High numbers of New Zealand bred lambs on a controversial demonstration farm in the Saudi Arabian desert have died soon after birth.
New Zealand Trade and Enterprise, which is running the operation, said it was not responsible for animal welfare at the farm, which is intended to showcase New Zealand agriculture.
The Government flew 900 pregnant sheep to the Saudi farm late last year as part of an $11 million deal with the farm's owner, Hamood al-Ali al-Khalaf, whose anger over the cancellation of live sheep exports was preventing a free trade deal with the Gulf states.
By December, the lambs were being born and promptly began to die. New Zealand Trade and Enterprise could not confirm exactly how many had died but described it as "high losses".
It said New Zealand animal experts went to the farm to try to stop the deaths.
New Zealand Trade and Enterprise said the welfare and treatment of the lambs at the demonstration farm were matters for the Saudi farmer Mr Al-Khalaf.

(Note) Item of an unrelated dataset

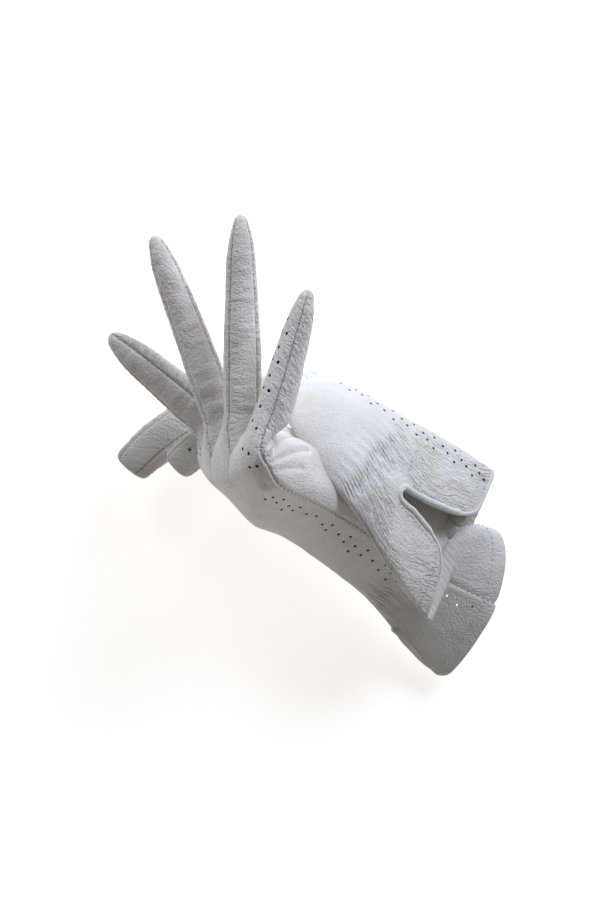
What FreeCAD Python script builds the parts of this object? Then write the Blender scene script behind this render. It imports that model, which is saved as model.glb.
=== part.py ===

Primary Industries Minister Nathan Guy said he was not aware of mass lamb deaths. "I'm unaware of the size or the scale of those mortalities," he said.
Green Party co-leader James Shaw said the Government was desperate to appease the Saudi businessman and the lambs had paid the price.

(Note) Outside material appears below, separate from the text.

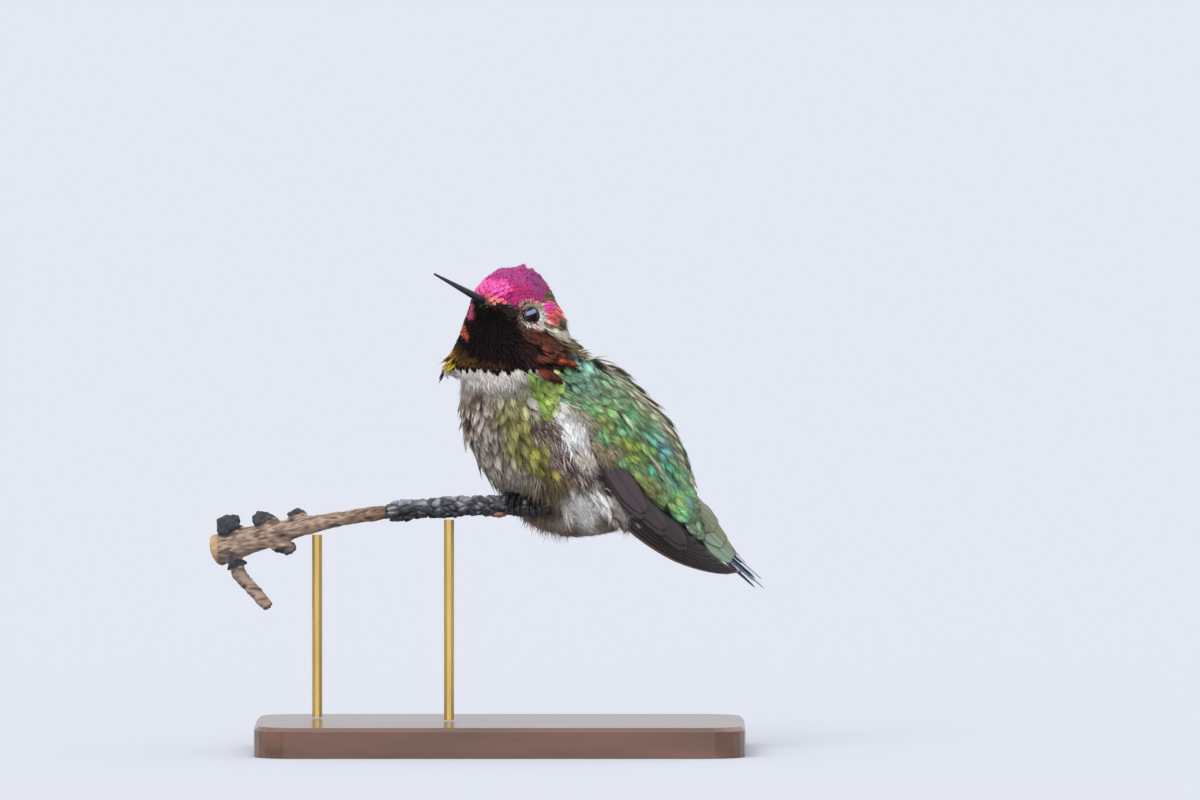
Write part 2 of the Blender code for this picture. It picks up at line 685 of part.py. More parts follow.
def add_stand():
    corners = []
    for corner, (sx, sy) in enumerate(((1, 1), (-1, 1), (-1, -1), (1, -1))):
        for i in range(7):
            angle = math.radians(90 * corner + 15 * i)
            middle = Vector((sx * (BASE_SIZE.x / 2 - BASE_CORNER), sy * (BASE_SIZE.y / 2 - BASE_CORNER), 0))
            corners.append(middle + Vector((math.cos(angle), math.sin(angle), 0)) * BASE_CORNER)
    rings = []
    for height, inset in ((0, 0), (BASE_SIZE.z - BASE_EDGE, 0), (BASE_SIZE.z, BASE_EDGE)):
        shrink = Vector((1 - 2 * inset / BASE_SIZE.x, 1 - 2 * inset / BASE_SIZE.y, 1))
        rings.append([Vector((p.x * shrink.x, p.y * shrink.y, height)) for p in corners])
    put("stand_base", loft("stand_base", rings), "stand_wood", BIRD)
    for name, x in zip(("stand_rod_left", "stand_rod_right"), ROD_XS):
        bark = BARK_THICKNESS * 1.4 if x > CHAR_START_X else 0.2 * MM
        top = perch_point(x) - UP * (perch_radius(x) + bark + GAP)
        foot = Vector((top.x, top.y, BASE_SIZE.z + GAP))
        put(name, tube(name, [foot, top], [ROD_RADIUS, ROD_RADIUS], sides=16), "stand_metal", BIRD)


# ---------------------------------------------------------------- the model

for old in list(bpy.data.objects):
    bpy.data.objects.remove(old)
BIRD = new_collection("annas_hummingbird")
CUTTERS = new_collection("cutters", hidden=True)

flesh = whole_body()
uncarved = flesh.data.copy()
add_wings(flesh)
add_coverts(uncarved)
add_tail(flesh)
add_head_pieces(flesh)
add_feet(flesh)
combine(flesh, "DIFFERENCE", [perch_room("perch_room", 1.5 * MM)])
part_body(flesh)
add_perch()
add_stand()
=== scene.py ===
"""The looks of the perched hummingbird: its skin, feathers, eyes, bill and feet, the branch and the stand.

Lengths are in millimetres until a mesh is made. Points are rows of numpy arrays.
"""

import math
from itertools import product

import bmesh
import bpy
import numpy as np
from mathutils import Matrix, Vector
from mathutils.bvhtree import BVHTree


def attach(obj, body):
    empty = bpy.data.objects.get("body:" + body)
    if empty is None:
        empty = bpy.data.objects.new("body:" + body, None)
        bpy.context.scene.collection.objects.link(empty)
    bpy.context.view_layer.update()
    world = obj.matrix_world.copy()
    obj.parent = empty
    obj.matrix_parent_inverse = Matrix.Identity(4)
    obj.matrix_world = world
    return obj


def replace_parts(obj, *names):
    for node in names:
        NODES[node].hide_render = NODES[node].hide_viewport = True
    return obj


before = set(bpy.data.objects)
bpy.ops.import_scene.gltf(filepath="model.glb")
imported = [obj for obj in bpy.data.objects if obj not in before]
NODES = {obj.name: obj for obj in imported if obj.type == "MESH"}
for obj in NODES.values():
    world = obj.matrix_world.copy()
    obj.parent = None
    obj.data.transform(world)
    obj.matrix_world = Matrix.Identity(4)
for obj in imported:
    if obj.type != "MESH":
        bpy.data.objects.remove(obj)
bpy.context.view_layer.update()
MM = 0.001
RNG = np.random.default_rng(20)


# ---------------------------------------------------------------- frames of reference


def vec(*values):
    return np.array(values, dtype=float)


def unit(v):
    """Vectors scaled to a length of one."""
    return v / np.maximum(np.linalg.norm(v, axis=-1, keepdims=True), 1e-9)


def turns(count):
    """Even angles all the way round."""
    return np.linspace(0, 2 * math.pi, count, endpoint=False)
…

"As I understand it something like 75 percent of the baby sheep that have been born since they arrived in Saudi have died.
This thing is supposed to be some kind of showcase agri-hub for New Zealand agricultural businesses and industries, and having that kind of die off rate just puts a lie to the whole idea that that's what it's there for."

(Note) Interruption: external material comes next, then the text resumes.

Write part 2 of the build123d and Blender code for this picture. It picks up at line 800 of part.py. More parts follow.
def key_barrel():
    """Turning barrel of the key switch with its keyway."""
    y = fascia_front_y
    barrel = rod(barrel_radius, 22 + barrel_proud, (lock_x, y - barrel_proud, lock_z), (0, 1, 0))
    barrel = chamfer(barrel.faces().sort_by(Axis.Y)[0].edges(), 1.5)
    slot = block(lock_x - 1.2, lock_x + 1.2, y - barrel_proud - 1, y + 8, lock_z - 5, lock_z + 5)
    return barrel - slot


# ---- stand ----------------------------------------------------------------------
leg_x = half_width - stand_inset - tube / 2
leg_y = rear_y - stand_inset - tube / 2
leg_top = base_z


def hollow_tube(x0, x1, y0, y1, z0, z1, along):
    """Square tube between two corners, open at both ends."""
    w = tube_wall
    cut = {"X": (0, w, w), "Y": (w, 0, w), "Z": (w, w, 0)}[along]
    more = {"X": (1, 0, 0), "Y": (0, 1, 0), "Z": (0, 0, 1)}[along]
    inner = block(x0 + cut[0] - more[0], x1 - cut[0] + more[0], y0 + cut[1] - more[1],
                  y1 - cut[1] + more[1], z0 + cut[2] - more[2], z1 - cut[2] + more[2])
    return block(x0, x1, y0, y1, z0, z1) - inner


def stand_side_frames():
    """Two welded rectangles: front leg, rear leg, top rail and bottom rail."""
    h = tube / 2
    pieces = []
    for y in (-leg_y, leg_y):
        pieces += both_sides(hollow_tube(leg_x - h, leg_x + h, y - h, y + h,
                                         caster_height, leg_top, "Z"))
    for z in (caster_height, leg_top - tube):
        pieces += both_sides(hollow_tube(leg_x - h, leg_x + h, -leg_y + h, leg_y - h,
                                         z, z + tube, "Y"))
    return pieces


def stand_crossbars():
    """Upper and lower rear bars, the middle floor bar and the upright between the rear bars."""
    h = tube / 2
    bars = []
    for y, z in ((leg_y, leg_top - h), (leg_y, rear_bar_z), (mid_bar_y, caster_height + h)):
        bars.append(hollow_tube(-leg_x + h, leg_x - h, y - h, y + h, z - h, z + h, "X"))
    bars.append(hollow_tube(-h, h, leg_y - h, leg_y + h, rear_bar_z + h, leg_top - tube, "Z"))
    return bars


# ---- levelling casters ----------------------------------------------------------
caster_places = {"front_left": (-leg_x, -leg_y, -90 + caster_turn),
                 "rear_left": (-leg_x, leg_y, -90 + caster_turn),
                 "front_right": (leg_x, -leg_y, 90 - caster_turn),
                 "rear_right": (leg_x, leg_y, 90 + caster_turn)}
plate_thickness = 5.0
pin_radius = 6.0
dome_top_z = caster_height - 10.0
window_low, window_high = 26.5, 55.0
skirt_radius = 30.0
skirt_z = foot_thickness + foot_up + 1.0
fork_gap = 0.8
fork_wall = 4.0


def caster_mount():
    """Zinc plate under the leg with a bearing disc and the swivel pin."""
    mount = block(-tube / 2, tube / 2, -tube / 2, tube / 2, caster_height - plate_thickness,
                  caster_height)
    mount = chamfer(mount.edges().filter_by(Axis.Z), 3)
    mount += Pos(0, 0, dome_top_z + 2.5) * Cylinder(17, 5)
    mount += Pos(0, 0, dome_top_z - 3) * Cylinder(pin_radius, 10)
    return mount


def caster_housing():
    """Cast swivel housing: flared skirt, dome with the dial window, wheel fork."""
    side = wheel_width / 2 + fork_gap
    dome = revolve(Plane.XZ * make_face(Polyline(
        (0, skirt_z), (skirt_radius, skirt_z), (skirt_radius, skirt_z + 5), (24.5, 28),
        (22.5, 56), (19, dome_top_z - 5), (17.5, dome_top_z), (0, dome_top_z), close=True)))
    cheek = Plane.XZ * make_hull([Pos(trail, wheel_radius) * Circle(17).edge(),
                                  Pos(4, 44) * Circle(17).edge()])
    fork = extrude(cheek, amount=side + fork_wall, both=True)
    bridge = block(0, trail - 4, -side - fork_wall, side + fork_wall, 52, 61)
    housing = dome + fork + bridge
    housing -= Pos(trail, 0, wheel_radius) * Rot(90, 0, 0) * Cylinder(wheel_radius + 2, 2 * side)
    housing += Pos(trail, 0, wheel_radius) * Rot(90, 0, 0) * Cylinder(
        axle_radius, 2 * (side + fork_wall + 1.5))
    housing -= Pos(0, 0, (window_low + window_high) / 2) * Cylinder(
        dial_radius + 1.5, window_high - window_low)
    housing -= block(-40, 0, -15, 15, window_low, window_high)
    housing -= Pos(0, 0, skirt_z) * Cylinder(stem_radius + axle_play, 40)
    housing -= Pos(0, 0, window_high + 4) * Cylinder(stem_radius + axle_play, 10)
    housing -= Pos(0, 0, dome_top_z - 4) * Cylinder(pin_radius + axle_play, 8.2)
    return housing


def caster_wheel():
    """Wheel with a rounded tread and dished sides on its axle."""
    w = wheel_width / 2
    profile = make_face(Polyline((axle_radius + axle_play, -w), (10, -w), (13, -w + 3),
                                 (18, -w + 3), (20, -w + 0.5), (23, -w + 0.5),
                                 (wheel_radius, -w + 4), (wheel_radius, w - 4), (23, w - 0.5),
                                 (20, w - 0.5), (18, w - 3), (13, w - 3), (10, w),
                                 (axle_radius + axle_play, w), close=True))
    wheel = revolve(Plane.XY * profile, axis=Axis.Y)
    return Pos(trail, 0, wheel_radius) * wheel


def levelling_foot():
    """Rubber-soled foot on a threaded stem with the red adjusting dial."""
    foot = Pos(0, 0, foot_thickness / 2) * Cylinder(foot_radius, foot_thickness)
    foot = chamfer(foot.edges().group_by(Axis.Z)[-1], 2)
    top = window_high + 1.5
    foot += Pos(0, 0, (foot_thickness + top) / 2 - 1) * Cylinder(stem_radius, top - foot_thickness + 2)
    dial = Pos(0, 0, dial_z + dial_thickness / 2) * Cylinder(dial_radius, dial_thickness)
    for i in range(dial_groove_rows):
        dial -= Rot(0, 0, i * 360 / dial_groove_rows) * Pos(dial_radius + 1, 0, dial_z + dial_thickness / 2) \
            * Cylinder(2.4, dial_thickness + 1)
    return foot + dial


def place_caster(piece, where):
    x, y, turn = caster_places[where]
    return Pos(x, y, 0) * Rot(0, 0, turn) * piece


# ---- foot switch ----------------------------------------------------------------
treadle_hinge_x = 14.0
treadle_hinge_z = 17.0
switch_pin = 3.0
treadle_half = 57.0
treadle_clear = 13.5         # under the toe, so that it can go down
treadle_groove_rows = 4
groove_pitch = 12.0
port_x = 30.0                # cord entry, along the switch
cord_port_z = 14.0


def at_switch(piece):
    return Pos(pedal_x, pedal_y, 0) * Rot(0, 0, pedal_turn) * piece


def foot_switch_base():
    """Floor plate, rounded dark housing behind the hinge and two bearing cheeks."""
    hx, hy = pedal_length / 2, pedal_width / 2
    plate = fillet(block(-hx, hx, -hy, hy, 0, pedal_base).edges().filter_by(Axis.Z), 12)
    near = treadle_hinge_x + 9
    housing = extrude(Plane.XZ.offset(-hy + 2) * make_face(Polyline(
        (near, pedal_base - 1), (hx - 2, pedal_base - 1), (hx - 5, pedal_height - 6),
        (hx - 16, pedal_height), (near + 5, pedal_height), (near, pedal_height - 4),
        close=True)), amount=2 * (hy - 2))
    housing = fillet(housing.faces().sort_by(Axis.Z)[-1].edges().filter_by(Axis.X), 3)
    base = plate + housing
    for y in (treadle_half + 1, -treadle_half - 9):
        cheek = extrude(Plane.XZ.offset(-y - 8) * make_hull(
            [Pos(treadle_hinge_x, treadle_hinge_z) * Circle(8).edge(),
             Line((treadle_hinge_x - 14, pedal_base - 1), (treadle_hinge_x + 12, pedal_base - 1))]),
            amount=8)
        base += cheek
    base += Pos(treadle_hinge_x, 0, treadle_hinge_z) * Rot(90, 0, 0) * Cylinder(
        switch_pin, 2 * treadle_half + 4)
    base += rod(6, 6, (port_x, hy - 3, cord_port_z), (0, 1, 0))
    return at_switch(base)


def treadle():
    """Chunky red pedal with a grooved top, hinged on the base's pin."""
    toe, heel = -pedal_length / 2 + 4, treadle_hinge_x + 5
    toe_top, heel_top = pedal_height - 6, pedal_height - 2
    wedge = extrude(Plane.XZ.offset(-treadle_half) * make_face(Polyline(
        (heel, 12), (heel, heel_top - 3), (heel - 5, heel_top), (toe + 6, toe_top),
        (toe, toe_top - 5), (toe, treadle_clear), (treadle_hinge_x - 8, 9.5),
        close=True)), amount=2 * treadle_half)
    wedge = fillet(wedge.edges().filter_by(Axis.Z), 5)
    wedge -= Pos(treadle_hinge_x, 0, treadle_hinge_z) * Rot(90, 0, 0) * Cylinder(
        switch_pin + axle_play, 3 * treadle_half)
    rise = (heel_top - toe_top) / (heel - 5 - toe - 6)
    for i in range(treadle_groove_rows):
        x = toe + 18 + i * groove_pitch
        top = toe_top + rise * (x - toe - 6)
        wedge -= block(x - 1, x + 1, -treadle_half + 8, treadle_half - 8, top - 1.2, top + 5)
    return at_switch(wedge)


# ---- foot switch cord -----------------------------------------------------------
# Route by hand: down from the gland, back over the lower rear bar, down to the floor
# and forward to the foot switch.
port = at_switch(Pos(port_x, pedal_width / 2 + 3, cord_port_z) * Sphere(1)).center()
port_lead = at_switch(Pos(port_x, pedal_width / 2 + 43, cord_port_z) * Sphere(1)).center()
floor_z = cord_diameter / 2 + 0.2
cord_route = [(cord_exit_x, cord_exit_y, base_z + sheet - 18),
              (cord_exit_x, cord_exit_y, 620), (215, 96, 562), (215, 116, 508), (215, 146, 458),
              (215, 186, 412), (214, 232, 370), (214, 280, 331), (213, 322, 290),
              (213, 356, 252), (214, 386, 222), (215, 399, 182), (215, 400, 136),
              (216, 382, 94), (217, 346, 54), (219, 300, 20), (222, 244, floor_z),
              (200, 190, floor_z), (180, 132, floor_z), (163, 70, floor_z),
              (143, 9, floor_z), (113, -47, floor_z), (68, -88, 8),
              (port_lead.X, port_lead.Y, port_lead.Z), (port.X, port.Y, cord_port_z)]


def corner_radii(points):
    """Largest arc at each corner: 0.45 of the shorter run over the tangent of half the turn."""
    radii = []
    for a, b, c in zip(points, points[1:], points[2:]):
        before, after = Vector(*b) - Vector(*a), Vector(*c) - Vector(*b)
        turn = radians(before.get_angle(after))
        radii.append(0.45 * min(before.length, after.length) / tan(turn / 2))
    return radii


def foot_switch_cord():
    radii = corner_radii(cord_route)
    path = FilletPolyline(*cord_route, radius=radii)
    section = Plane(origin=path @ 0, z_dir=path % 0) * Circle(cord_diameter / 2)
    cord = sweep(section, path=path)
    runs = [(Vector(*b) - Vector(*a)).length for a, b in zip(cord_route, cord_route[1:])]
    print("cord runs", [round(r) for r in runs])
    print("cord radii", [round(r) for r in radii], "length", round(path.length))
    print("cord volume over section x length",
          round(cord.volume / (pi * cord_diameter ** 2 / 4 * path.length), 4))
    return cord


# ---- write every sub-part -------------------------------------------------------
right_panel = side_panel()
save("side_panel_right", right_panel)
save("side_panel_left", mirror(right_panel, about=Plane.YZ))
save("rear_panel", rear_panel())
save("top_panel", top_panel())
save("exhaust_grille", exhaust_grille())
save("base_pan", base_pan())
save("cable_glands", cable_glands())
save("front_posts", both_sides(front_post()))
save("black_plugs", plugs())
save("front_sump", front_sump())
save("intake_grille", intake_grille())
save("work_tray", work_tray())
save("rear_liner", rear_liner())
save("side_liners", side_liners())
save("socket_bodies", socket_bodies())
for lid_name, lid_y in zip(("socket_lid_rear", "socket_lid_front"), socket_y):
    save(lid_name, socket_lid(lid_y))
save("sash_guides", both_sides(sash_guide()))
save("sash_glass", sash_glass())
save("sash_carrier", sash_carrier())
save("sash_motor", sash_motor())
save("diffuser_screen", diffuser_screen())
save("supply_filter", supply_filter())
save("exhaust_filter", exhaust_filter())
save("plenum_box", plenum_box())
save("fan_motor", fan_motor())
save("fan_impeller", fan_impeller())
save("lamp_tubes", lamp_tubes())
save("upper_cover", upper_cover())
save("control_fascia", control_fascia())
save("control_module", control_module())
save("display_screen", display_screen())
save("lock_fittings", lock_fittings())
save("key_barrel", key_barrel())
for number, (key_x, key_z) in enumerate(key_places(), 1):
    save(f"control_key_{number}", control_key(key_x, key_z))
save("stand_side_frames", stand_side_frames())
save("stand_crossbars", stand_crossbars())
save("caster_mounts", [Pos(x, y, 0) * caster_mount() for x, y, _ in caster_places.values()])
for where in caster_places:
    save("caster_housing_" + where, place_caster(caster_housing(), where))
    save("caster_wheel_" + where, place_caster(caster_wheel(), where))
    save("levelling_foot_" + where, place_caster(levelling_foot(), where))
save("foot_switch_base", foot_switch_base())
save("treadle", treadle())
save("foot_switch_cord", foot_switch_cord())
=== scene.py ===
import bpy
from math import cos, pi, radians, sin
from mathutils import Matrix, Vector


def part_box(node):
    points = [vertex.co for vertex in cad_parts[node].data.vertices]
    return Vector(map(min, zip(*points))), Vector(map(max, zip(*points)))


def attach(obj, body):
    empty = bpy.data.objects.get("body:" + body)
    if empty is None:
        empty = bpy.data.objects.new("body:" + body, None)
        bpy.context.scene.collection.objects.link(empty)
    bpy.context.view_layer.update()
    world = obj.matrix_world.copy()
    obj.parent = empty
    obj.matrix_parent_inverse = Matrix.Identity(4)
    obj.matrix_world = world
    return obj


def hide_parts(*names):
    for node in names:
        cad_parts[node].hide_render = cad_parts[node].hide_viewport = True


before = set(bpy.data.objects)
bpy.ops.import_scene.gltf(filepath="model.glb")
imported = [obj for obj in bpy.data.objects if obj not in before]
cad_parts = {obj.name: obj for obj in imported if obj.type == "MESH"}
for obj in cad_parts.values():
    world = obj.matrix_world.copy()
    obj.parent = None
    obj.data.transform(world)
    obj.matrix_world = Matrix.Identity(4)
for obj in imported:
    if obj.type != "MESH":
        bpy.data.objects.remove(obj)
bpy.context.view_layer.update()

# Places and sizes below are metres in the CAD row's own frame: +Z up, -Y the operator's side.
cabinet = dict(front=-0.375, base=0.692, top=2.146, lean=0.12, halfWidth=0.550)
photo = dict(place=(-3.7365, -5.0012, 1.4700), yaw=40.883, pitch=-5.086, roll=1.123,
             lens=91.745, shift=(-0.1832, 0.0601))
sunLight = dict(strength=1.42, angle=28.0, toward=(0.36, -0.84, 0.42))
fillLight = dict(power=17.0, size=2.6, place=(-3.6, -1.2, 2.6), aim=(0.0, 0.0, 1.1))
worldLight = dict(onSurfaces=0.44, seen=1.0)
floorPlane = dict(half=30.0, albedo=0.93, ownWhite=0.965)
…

The Government's been under fire for weeks for its deal with Mr Al-Khalaf.
It spent $1.5 million to fly the sheep to Saudi Arabia, gave Mr Al-Khalaf $4 million directly and spent a further $6 million kitting out his farm.
But earlier this month, Prime Minister John Key said Cabinet papers from 2007 would show Labour had misled Mr Al-Khalaf and had been looking to do a similar deal of its own.
The papers were finally made public yesterday, and were partially censored, but contained no evidence that the Labour Party had been looking to financially compensate Mr Al-Khalaf or was facing legal action from him.
The papers do show Labour banned shipments of live sheep because it was worried about animal welfare and New Zealand's trading reputation, and that there were legal and commercial risks associated with halting the trade.
Labour said those risks related to possible World Trade Organisation action, and were nothing to do with Mr Al-Khalaf.
Read the Cabinet papers released by Labour MP David Parker
Mr Key hinted the juciest details were censored by officials.
"I can't be sure what's redacted and what's not, but the assurances made by (the then Labour trade minister) Phil Goff to the Saudis was that there would be a commercial way through this.
"And then having changed their mind well and truly after that, they then didn't even tell the Saudis they were doing that," Mr Key said.
Mr Key said he was not able to override officials who censored the papers in order to prove his accusations.
Labour's trade spokesperson David Parker said the Government hyped up the Cabinet papers to divert attention.
"This whole thing has always been a smokescreen by the Government to pretend that a $4 million up-front payment to a Saudi businessman that is absolutely unprecedented in the history of New Zealand is somehow authorised, is somehow legitimate. It never was," said Mr Parker.